L’abito da sposa con il numero 1522 del centro antiviolenza sulle donne
1522: un numero che non dovrebbe restare alle pareti di un centro antiviolenza, ma stampato sugli abiti, tra “lavare a secco” e “non candeggiare”. È il numero da chiamare quando l’abitazione diventa una trappola e l’amore una minaccia. E non è un problema solo da donne. Emanuele Pepe, 32 anni, artista prestato alla moda con la linea EP5 ("cinque è il mio numero portafortuna", sorride), nato in Puglia ma con l’atelier a Roma, espone dal 17 al 19 giugno - all’interno del progetto Fashion Beyond Waste a Villa Biagiotti - un abito da sposa. Ma niente tulle, niente romanticismi. Solo scritte come fatte col rossetto, veloci, nervose, e lucchetti all’orlo che sono ornamento e simbolo, perché a volte la brutalità si chiude a chiave in casa per restarci resta. "Anche la realizzazione di un sogno, come il giorno del matrimonio, può trasformarsi in un incubo". Il contesto? Il più impeccabile: Pitti Uomo, palcoscenico internazionale dove la mascolinità si misura a suon di tagli sartoriali e stoffe pregiate. Il messaggio è chiaro: tutti gli uomini si prendano la briga di ascoltare. O almeno di guardare. Lo incontriamo mentre ultima il suo “abito concettuale”.

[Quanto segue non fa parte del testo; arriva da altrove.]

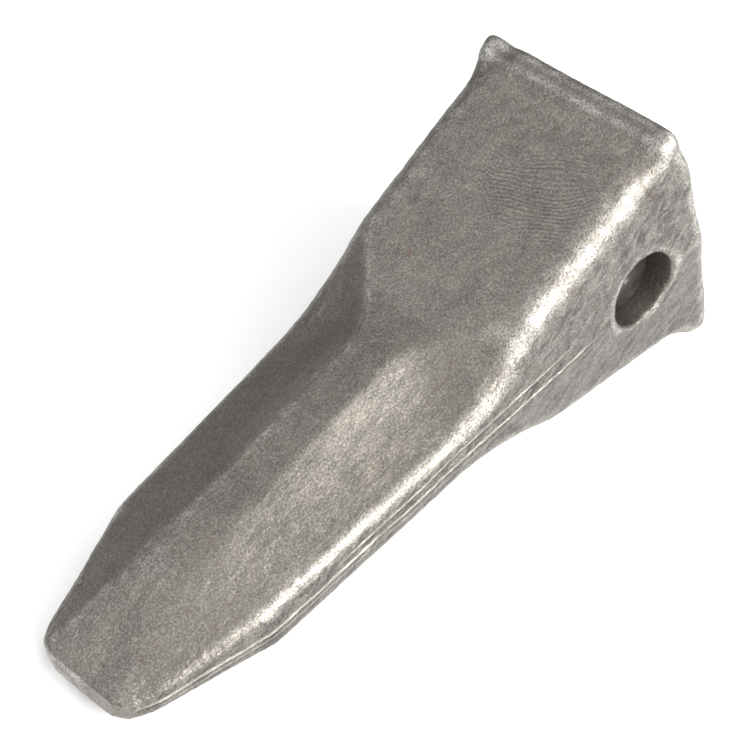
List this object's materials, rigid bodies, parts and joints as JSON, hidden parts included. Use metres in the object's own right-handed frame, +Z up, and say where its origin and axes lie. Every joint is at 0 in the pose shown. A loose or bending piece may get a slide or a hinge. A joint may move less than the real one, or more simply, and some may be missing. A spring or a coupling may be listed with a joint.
{
  "type": "excavator bucket tooth",
  "caption": "Forged rock-chisel bucket tooth with a tapered box socket, scooped flanks and a driven side pin locked by a split ring.",
  "frame": {"origin": "on the ground under the middle of the tooth, which lies on its rear lower lip and the crest of its underside", "axes": "+X towards the tip (its own axis dips 9.14 degrees), +Y to the left along the pin bore, +Z up"},
  "size_m": [0.2752, 0.0982, 0.1084],
  "materials": {
    "forged_steel": "as-forged, light scale",
    "pin_steel": "turned, oil blackened",
    "spring_steel": "tempered spring steel",
    "seat_rubber": "moulded rubber"
  },
  "bodies": {
    "tooth": {"tooth_point": "forged_steel", "ring_cushion": "seat_rubber"},
    "ring": {"lock_ring": "spring_steel"},
    "pin": {"retaining_pin": "pin_steel"}
  },
  "joints": [
    {"name": "pin_turn", "type": "hinge", "parent": "tooth", "child": "ring", "pos_m": [-0.09762, 0, 0.04951], "axis": [0, 1, 0], "continuous": true},
    {"name": "pin_drive_out", "type": "slide", "parent": "ring", "child": "pin", "axis": [0, 1, 0], "range_m": [0, 0.1], "deforming": ["lock_ring"]}
  ]
}
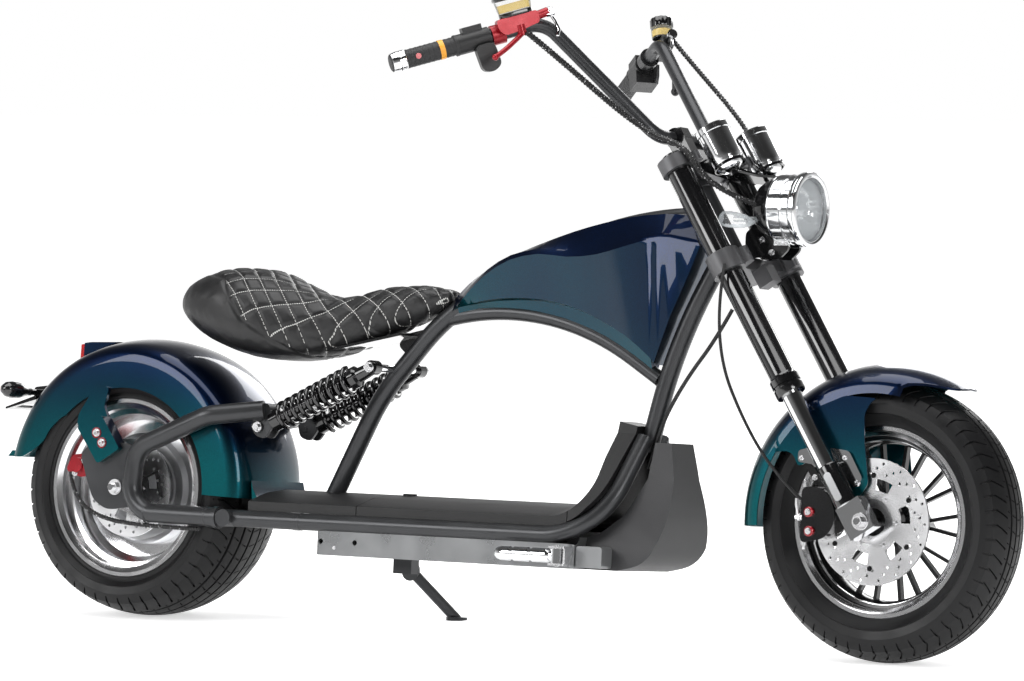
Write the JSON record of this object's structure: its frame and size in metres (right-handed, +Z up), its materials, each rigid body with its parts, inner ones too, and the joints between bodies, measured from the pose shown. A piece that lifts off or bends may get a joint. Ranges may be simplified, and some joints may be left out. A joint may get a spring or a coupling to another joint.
{
  "type": "electric chopper scooter",
  "caption": "Electric chopper scooter with a fat rear wheel, long raked fork, high handlebar, quilted saddle, low deck and side stand.",
  "frame": {"origin": "on the floor under the middle of the vehicle's box, as it stands on its side stand", "axes": "+X forward, +Y to the rider's left, +Z up; the vehicle leans 5 degrees to the left"},
  "size_m": [2.1365, 0.8083, 1.1851],
  "materials": {
    "teal_paint": "metallic blue-green gloss",
    "frame_paint": "dark grey satin",
    "black_paint": "gloss black",
    "clamp_grey": "satin grey",
    "chrome": "polished",
    "bare_steel": "brushed",
    "cast_alloy": "satin",
    "box_grey": "satin light grey",
    "tyre": "black rubber",
    "grip_rubber": "matt",
    "seat_leather": "black, white stitching",
    "deck_plastic": "textured black",
    "shield_plastic": "textured dark grey",
    "clear_lens": "clear",
    "red_lens": "red",
    "red_paint": "gloss red",
    "hose_rubber": "black, with white flecks",
    "battery_case": "plain black"
  },
  "bodies": {
    "chassis": {"head_tube": "frame_paint", "backbone_tube": "frame_paint", "down_tube": "frame_paint", "deck_rails": "frame_paint", "cross_tube": "frame_paint", "pivot_tube": "frame_paint", "deck_board": "deck_plastic", "battery_box": "box_grey", "battery_block": "battery_case", "front_shield": "shield_plastic", "shield_plates": "box_grey", "tank_shell": "teal_paint", "seat": "seat_leather", "seat_pan": "black_paint", "swing_arm": "frame_paint", "axle_plates": "frame_paint", "rear_axle": "chrome", "rear_fender": "teal_paint", "fender_stays": "teal_paint", "tail_light": "teal_paint", "tail_lens": "red_lens", "rear_signals": "black_paint", "rear_caliper": "red_paint", "shock_bodies": "black_paint", "shock_springs": "black_paint", "shock_pin": "chrome", "peg_brackets": "bare_steel", "stand_bracket": "frame_paint", "rear_brake_hose": "hose_rubber"},
    "steering": {"lower_clamp": "clamp_grey", "upper_clamp": "clamp_grey", "fork_tubes": "black_paint", "fork_sliders": "chrome", "front_axle": "chrome", "front_fender": "teal_paint", "front_caliper": "black_paint", "headlight": "black_paint", "headlight_lens": "clear_lens", "front_signals": "clear_lens", "gauges": "chrome", "handlebar": "frame_paint", "riser": "black_paint", "grips": "grip_rubber", "brake_controls": "black_paint", "fork_sleeves": "black_paint", "brake_levers": "red_paint", "reservoirs": "clear_lens", "bar_hoses": "hose_rubber", "front_brake_hose": "hose_rubber"},
    "front_wheel": {"front_tyre": "tyre", "front_rim": "black_paint", "front_disc": "bare_steel"},
    "rear_wheel": {"rear_tyre": "tyre", "rear_rim": "chrome", "hub_motor": "cast_alloy", "rear_disc": "bare_steel"},
    "side_stand": {"side_stand": "frame_paint"},
    "right_peg": {"right_peg": "chrome"},
    "left_peg": {"left_peg": "chrome"},
    "deck_lid": {"deck_lid": "deck_plastic"}
  },
  "joints": [
    {"name": "steer", "type": "hinge", "parent": "chassis", "child": "steering", "pos_m": [0.50693, -0.03395, 0.66354], "axis": [-0.5358, 0.0736, 0.8411], "range_deg": [-35, 35]},
    {"name": "front_wheel_spin", "type": "hinge", "parent": "steering", "child": "front_wheel", "pos_m": [0.827, -0.07075, 0.24292], "axis": [0, 0.9962, -0.0872], "continuous": true},
    {"name": "rear_wheel_spin", "type": "hinge", "parent": "chassis", "child": "rear_wheel", "pos_m": [-0.74, -0.07113, 0.23854], "axis": [0, 0.9962, -0.0872], "continuous": true},
    {"name": "stand_fold", "type": "hinge", "parent": "chassis", "child": "side_stand", "pos_m": [-0.24, 0.04293, 0.09661], "axis": [-0.4407, 0.8929, 0.0928], "range_deg": [0, 105]},
    {"name": "right_peg_fold", "type": "hinge", "parent": "chassis", "child": "right_peg", "pos_m": [0.245, -0.23073, 0.16974], "axis": [0, 0.0872, 0.9962], "range_deg": [0, 90]},
    {"name": "left_peg_fold", "type": "hinge", "parent": "chassis", "child": "left_peg", "pos_m": [0.245, 0.0741, 0.14307], "axis": [0, -0.0872, -0.9962], "range_deg": [0, 90]},
    {"name": "lid_lift", "type": "hinge", "parent": "chassis", "child": "deck_lid", "pos_m": [0.24375, -0.06864, 0.26698], "axis": [0, 0.9962, -0.0872], "range_deg": [0, 40]}
  ]
}
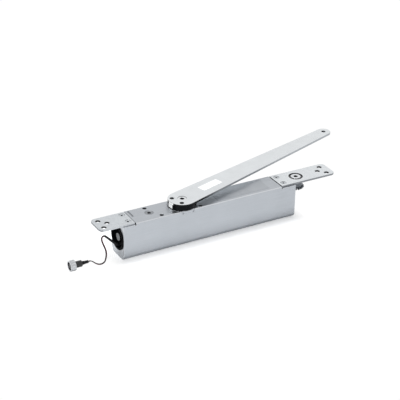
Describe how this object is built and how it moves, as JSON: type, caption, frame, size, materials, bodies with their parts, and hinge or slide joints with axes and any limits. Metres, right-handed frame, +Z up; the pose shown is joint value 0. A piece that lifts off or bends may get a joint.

Nella sua creazione è arrivata prima l’idea o la rabbia? "Ho pensato a quanto sia importante scuotere le coscienze di coloro che passeranno nei padiglioni della manifestazione fiorentina, perché non c’è occasione né tempo da perdere per ribadire che eliminare la violenza sulle donne parte dalla testa dei maschi. Un tema che riguarda tutti da vicino e non è più tollerabile: con questa operazione volevo avvicinarmi a un potenziale carnefice - tutti gli uomini lo sono - perché fosse un messaggio sia politico, sia sociale".
Tra tacchi rossi, t-shirt femministe e abiti manifesto, la moda si sta occupando con sempre più di questo tema. Non può essere interpretato come autopubblicità? "Nel mio caso, no. L’abito non verrà venduto ma regalato a un’associazione per difendere la donne. Oltre alla mia installazione - che tra fiori lasciati marcire e la canzone Perfect Day di Lou Reed intende anche volutamente disturbare – non c’è neanche un solo abito delle mie collezioni. Per esempio, ho in cantiere un progetto con ragazzi autistici, ma non vorrei essere mi presento come un creativo che realizza una certa moda solo per far bella figura. Anzi, pensi che in molti mi hanno rimproverato di non “approfittare” commercialmente di un’occasione così rilevante per il Made in Italy".
In quanto esponente della comunità LGBT, crede ci possa essere una condivisione di dolore tra persone che conoscono abusi, ingiustizie, soprusi? "Credo che la comunità LGBT faccia il suo dovere, ma preferisco non essere etichettato. Il fatto di avere un compagno, e non una compagna, non mi esime dal sentirmi un maschio che è comunque coinvolto dalla tragedia delle violenza di genere alimentata da sessismo e misoginia: credo nell’alleanza tra persone che subiscono prevaricazioni e prepotenze, fino a essere uccise".
È vero che in EP5 ogni capo può essere indossato da ragazzi e ragazze? "Certo. La mia ispirazione sono abiti vintage che poi smembro, riassemblo, ricucio, dipingo, ma non hanno sesso. Li ha indossati Carolina Crescentini come l’attore Giancarlo Commare, il cantante Motta come Ambra Angiolini: sono capi unici perché non ce ne saranno mai due uguali, ma comunque adatti a tutti, senza distinzione. La moda deve farti sentire libero di essere chi vuoi: questo è l’obiettivo. Per fortuna i giovani hanno già una grande sensibilità che va in questa direzione".
Cosa pensa della moda dei grandi marchi di oggi? "Sta smarrendo il coraggio di guardare “fuori” dal mondo e “dentro” le persone. Un tempo - ho un’anima antica, a dispetto della mia età - sapeva parlare senza parole, dava forma a ciò che ne aveva. Ora rincorre i numeri, come se bastasse far quadrare un bilancio per dare senso a un abito".